* **Problem requirements**
A precise retyping is required of every line from the one containing "bpy.context.scene.collection.objects.link(empty)" down to the one containing "return low / MM, high / MM", both included, and of no other line.

* **Data**
- - - -
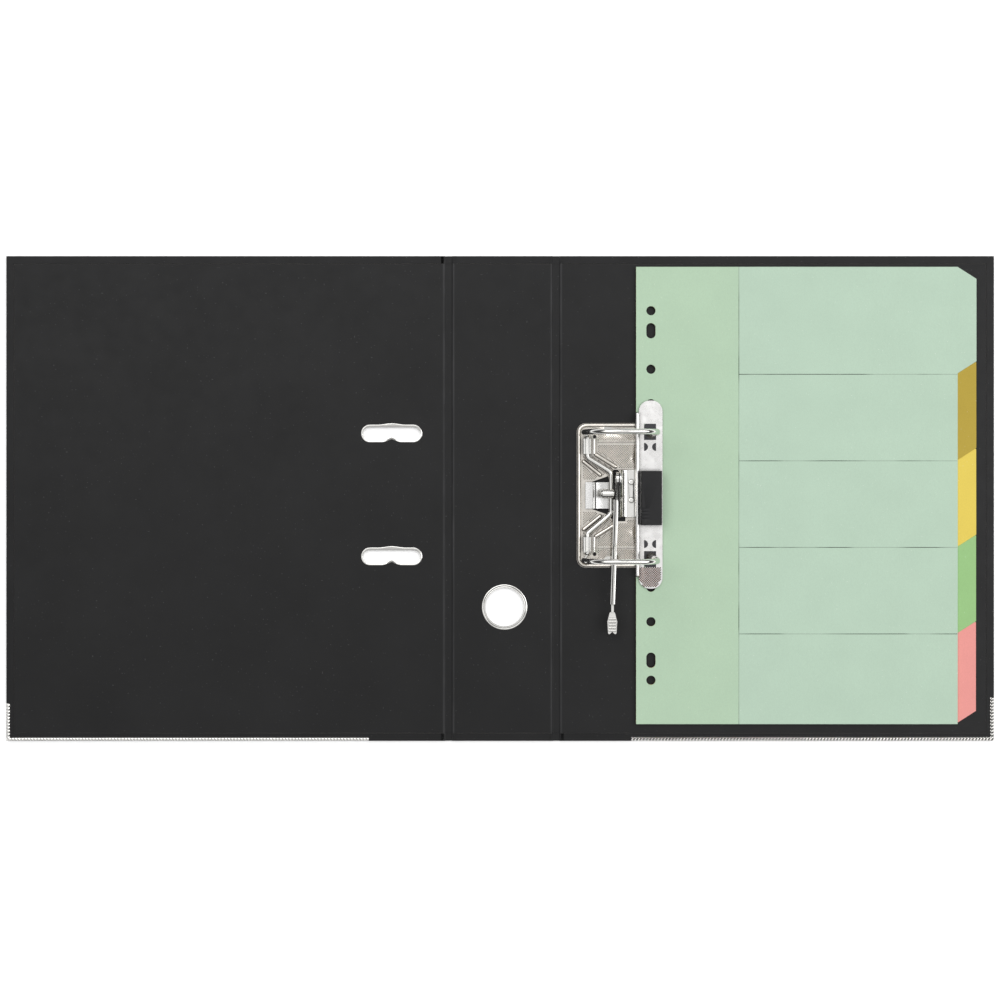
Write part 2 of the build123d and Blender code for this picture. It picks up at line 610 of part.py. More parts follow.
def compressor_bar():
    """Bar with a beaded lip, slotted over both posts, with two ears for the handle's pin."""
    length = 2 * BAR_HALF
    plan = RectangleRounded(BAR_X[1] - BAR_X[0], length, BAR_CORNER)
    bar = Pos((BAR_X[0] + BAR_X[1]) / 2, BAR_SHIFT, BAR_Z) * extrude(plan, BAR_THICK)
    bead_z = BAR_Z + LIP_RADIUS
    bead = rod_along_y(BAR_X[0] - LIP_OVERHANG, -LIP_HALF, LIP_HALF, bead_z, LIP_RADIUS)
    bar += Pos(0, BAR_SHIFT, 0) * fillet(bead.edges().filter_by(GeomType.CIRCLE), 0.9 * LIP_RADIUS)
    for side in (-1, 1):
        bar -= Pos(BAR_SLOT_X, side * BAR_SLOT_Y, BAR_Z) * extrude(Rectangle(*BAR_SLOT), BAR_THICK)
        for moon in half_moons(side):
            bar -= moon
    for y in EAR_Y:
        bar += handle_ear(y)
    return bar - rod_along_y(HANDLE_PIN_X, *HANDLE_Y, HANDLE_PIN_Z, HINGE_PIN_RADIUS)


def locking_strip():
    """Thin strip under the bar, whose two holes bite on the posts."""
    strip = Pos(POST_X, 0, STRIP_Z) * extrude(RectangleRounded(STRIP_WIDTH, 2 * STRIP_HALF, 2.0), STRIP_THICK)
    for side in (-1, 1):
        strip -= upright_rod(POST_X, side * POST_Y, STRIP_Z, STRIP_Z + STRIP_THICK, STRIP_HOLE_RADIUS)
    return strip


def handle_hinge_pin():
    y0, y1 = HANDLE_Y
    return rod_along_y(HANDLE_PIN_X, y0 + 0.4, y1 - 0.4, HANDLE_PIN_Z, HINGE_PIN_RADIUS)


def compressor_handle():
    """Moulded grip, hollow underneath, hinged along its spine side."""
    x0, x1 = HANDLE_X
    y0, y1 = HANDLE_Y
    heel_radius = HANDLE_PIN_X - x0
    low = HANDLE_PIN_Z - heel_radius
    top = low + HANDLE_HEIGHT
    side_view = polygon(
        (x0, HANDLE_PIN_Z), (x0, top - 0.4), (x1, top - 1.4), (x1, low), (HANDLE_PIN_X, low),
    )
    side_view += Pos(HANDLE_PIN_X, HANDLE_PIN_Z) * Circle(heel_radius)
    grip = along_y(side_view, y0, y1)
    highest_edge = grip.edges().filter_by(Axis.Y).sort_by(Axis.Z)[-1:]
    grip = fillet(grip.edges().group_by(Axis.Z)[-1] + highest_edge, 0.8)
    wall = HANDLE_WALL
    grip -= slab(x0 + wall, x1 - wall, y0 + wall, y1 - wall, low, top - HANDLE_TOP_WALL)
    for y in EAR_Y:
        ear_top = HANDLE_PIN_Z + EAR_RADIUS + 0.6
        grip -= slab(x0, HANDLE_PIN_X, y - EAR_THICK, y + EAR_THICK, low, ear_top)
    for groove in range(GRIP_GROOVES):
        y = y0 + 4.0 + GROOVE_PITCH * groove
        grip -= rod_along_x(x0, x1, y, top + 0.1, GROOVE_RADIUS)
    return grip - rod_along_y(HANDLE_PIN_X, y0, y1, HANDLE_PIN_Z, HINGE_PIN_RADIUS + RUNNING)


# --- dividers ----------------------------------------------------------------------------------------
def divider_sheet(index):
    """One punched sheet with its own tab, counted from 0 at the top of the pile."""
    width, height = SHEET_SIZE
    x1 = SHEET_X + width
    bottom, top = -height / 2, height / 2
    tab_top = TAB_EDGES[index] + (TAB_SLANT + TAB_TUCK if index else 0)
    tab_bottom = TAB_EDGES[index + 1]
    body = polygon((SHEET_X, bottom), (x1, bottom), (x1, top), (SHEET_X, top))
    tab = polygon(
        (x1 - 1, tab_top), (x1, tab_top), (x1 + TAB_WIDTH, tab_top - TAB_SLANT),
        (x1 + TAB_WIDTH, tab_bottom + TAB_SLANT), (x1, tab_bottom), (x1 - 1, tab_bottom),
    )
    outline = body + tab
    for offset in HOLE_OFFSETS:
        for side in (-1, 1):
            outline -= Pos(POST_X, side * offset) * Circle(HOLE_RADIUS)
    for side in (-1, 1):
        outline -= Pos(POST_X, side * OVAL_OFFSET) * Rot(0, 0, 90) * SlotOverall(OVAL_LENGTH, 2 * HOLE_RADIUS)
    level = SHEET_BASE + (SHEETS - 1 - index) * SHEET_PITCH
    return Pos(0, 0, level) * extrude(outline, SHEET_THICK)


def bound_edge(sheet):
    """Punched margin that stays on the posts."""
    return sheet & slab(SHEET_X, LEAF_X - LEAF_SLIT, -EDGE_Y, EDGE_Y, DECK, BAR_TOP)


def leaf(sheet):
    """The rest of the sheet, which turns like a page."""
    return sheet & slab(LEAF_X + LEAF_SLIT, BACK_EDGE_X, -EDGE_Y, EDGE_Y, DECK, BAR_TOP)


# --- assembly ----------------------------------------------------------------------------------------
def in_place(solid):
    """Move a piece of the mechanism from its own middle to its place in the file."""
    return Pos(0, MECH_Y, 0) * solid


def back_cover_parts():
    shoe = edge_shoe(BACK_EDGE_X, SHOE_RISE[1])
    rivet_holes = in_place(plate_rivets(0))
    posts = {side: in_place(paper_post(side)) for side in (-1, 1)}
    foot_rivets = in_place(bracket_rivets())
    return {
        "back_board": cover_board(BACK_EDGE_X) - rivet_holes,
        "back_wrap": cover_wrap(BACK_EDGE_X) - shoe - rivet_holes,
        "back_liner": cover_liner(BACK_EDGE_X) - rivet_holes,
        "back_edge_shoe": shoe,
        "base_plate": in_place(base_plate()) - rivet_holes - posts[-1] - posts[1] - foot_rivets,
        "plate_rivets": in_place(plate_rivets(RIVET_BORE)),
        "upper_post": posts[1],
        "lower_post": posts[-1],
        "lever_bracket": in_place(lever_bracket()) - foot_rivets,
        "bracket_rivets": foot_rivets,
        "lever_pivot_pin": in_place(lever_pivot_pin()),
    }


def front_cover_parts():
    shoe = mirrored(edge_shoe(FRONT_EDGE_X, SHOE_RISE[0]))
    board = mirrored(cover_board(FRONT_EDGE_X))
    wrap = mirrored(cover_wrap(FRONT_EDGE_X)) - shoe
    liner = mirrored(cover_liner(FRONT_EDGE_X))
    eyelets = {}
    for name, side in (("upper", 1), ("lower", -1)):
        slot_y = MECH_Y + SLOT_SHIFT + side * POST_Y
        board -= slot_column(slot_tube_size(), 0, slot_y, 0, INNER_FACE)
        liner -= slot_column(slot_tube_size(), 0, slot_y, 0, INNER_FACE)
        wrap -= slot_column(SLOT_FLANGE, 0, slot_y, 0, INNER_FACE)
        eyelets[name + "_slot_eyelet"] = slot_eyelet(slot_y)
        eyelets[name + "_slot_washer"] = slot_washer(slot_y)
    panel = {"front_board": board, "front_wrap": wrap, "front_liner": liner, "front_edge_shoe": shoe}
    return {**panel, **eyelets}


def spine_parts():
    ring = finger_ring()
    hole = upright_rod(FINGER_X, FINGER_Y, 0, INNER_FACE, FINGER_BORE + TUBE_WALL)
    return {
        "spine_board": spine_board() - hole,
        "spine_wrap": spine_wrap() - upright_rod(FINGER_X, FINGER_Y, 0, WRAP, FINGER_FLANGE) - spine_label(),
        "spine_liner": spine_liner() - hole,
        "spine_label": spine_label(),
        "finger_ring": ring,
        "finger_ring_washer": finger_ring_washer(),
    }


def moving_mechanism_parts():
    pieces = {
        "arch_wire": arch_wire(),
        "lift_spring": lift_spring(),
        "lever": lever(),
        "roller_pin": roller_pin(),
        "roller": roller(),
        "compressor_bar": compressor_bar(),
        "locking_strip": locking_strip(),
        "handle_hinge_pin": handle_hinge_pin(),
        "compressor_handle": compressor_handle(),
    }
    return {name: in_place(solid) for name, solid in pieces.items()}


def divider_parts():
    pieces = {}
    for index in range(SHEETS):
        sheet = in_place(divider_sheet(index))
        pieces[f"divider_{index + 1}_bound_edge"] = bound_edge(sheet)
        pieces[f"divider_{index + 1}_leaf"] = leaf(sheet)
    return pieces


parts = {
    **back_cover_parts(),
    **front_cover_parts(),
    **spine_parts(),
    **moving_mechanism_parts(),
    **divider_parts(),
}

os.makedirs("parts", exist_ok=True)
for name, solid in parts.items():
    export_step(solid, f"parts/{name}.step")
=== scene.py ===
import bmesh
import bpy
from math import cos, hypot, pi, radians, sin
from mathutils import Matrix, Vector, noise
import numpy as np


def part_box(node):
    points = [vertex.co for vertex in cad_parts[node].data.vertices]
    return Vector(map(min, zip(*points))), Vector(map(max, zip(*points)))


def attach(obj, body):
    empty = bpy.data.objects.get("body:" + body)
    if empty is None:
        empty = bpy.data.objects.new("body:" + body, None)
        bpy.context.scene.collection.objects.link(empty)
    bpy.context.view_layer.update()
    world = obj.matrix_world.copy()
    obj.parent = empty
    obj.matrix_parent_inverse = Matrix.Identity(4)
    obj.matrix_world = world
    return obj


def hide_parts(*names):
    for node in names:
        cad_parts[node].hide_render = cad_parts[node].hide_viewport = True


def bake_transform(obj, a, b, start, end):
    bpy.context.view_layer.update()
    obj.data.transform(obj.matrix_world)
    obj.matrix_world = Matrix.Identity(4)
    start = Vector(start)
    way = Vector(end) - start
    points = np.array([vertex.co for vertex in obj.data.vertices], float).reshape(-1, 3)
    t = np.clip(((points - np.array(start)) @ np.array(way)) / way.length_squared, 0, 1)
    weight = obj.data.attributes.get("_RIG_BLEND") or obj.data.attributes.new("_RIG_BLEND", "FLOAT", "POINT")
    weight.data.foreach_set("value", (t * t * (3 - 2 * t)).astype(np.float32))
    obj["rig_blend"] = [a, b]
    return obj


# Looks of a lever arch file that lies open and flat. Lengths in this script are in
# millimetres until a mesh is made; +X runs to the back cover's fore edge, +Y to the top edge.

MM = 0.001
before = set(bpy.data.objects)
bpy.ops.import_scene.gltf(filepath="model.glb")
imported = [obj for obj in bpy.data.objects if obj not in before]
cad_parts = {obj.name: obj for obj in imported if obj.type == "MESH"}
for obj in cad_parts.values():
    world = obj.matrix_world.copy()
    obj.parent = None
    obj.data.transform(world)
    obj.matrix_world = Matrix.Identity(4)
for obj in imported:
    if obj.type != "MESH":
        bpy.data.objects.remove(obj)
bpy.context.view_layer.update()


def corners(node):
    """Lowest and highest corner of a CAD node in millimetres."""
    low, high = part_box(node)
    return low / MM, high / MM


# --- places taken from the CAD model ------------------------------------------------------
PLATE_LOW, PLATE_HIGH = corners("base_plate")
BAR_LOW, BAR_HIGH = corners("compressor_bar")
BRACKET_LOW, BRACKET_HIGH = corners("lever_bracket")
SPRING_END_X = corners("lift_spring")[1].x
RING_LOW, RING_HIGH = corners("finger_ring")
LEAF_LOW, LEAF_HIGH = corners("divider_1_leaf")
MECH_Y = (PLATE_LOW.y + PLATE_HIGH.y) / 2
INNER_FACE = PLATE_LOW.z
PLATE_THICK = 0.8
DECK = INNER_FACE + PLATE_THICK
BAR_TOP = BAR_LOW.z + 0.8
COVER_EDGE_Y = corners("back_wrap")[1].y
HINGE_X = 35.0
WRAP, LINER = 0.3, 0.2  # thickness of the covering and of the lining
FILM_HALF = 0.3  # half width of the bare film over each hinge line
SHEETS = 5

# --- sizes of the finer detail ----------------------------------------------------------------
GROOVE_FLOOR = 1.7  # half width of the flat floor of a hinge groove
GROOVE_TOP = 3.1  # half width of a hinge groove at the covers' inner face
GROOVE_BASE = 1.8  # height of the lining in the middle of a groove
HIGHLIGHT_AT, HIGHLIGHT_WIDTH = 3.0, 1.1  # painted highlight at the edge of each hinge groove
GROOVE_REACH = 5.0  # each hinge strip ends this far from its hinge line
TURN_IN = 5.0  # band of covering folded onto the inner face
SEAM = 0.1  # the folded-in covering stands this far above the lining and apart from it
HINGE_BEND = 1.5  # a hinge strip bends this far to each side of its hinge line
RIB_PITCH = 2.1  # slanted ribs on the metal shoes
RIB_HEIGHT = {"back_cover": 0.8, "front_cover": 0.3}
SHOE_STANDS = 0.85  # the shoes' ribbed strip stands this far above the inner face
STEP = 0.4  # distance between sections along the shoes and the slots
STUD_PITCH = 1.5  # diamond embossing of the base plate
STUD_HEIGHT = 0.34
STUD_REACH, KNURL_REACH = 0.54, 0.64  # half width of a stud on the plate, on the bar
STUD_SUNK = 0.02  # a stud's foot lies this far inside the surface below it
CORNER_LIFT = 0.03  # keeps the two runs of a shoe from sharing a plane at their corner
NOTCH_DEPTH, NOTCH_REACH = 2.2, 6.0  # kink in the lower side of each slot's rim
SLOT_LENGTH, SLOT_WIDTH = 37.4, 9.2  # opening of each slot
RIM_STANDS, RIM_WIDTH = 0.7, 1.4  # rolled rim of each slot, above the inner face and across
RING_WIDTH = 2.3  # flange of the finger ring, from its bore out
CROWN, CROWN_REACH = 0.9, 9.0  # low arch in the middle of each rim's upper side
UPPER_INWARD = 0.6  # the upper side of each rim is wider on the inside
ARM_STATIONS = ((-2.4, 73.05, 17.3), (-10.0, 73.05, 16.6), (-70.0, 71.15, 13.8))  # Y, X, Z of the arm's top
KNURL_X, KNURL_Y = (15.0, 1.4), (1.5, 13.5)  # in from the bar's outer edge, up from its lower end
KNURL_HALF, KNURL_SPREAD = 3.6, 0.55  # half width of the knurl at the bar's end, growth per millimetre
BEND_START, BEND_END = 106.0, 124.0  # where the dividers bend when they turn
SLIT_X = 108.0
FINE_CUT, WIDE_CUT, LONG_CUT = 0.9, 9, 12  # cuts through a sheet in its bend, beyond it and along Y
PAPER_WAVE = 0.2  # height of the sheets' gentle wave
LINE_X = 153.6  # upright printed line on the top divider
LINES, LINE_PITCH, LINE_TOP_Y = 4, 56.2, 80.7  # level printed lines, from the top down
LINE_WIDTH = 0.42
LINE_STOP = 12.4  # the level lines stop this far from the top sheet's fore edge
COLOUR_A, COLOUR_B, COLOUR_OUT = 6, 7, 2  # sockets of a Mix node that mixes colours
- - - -
* **Reply**
        bpy.context.scene.collection.objects.link(empty)
    bpy.context.view_layer.update()
    world = obj.matrix_world.copy()
    obj.parent = empty
    obj.matrix_parent_inverse = Matrix.Identity(4)
    obj.matrix_world = world
    return obj


def hide_parts(*names):
    for node in names:
        cad_parts[node].hide_render = cad_parts[node].hide_viewport = True


def bake_transform(obj, a, b, start, end):
    bpy.context.view_layer.update()
    obj.data.transform(obj.matrix_world)
    obj.matrix_world = Matrix.Identity(4)
    start = Vector(start)
    way = Vector(end) - start
    points = np.array([vertex.co for vertex in obj.data.vertices], float).reshape(-1, 3)
    t = np.clip(((points - np.array(start)) @ np.array(way)) / way.length_squared, 0, 1)
    weight = obj.data.attributes.get("_RIG_BLEND") or obj.data.attributes.new("_RIG_BLEND", "FLOAT", "POINT")
    weight.data.foreach_set("value", (t * t * (3 - 2 * t)).astype(np.float32))
    obj["rig_blend"] = [a, b]
    return obj


# Looks of a lever arch file that lies open and flat. Lengths in this script are in
# millimetres until a mesh is made; +X runs to the back cover's fore edge, +Y to the top edge.

MM = 0.001
before = set(bpy.data.objects)
bpy.ops.import_scene.gltf(filepath="model.glb")
imported = [obj for obj in bpy.data.objects if obj not in before]
cad_parts = {obj.name: obj for obj in imported if obj.type == "MESH"}
for obj in cad_parts.values():
    world = obj.matrix_world.copy()
    obj.parent = None
    obj.data.transform(world)
    obj.matrix_world = Matrix.Identity(4)
for obj in imported:
    if obj.type != "MESH":
        bpy.data.objects.remove(obj)
bpy.context.view_layer.update()


def corners(node):
    """Lowest and highest corner of a CAD node in millimetres."""
    low, high = part_box(node)
    return low / MM, high / MM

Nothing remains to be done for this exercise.